Aloha Air accused of bad faith
A hearing continues in a battle over labor union contracts
Aloha Airlines bargained in bad faith by signing a labor contract with its flight attendants and later asking the bankruptcy court to throw out that agreement, an attorney for the carrier's unionized flight attendants argued yesterday in the third day of a hearing.
The airline, which has said its situation has changed since it last reached contracts with its pilots and flight attendants, is attempting to terminate the collective-bargaining agreements of those groups as well as their retirement plans.
Attorney Robert Clayman, representing about 400 members of the Association of Flight Attendants, said the union has given enough and that filing a motion to change the contracts doesn't give the company the right to come up with a collective-bargaining agreement that completely favors the airline.
"You can't remove one portion without unraveling the fabric of the agreement," Clayman argued. "That's exactly what they're attempting to do."
The hearing, which went into the early evening yesterday, is scheduled to resume today and conclude tomorrow.
"Of course, I continue hoping we will have a Perry Mason moment here and somebody will stand up and say we have a deal here and it will be all over," Bankruptcy Judge Robert Faris said at the outset of yesterday's hearing.
Earlier in the day, Aloha announced that unions representing about 2,400 of its 3,100 unionized employees had ratified new contracts that run through April 30, 2009. The unions represent clerical, passenger service and ramp service employees, mechanics and inspectors.
Last week, the Transport Workers Union, which represents 30 dispatchers and crew schedulers, also ratified a new contract. All the agreements still need court approval.

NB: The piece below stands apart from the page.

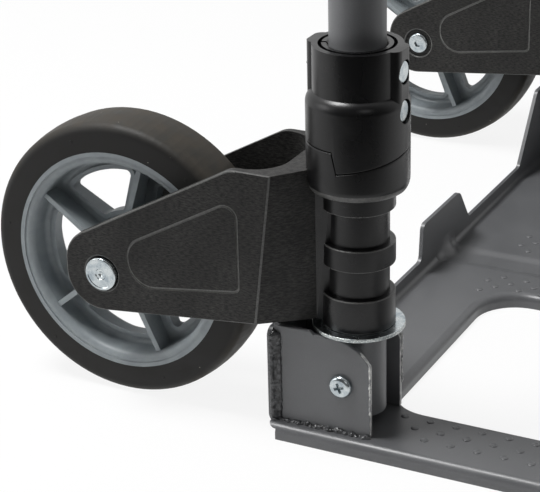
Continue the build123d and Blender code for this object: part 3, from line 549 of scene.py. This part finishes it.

In court yesterday, Aloha Airlines attorney Charles Dyke said the carrier had received a proposal from the flight attendants that it was still evaluating, and that discussions with the pilots were continuing.
"I'm glad to hear the parties are still talking," Faris said. "Everybody would be better off agreeing on something."
Clayman said the company received the flight attendants' proposal on Oct. 29 and the union was recently told the airline was not yet ready to respond.
The flight attendants don't have a defined-benefit plan like the pilots but rather a defined-contribution plan. The company currently contributes 10.25 percent of the flight attendants' salary into the plan, and Aloha is proposing to reduce its contribution to 3 percent unless it gets productivity work-rule concessions.
Clayman said that the flight attendants have been willing to renegotiate the contract again even though the company signed an "unambiguous" letter saying it wouldn't go to court to terminate the contract. The letter was part of the tentative agreement that the flight attendants agreed to last December just before Aloha filed bankruptcy.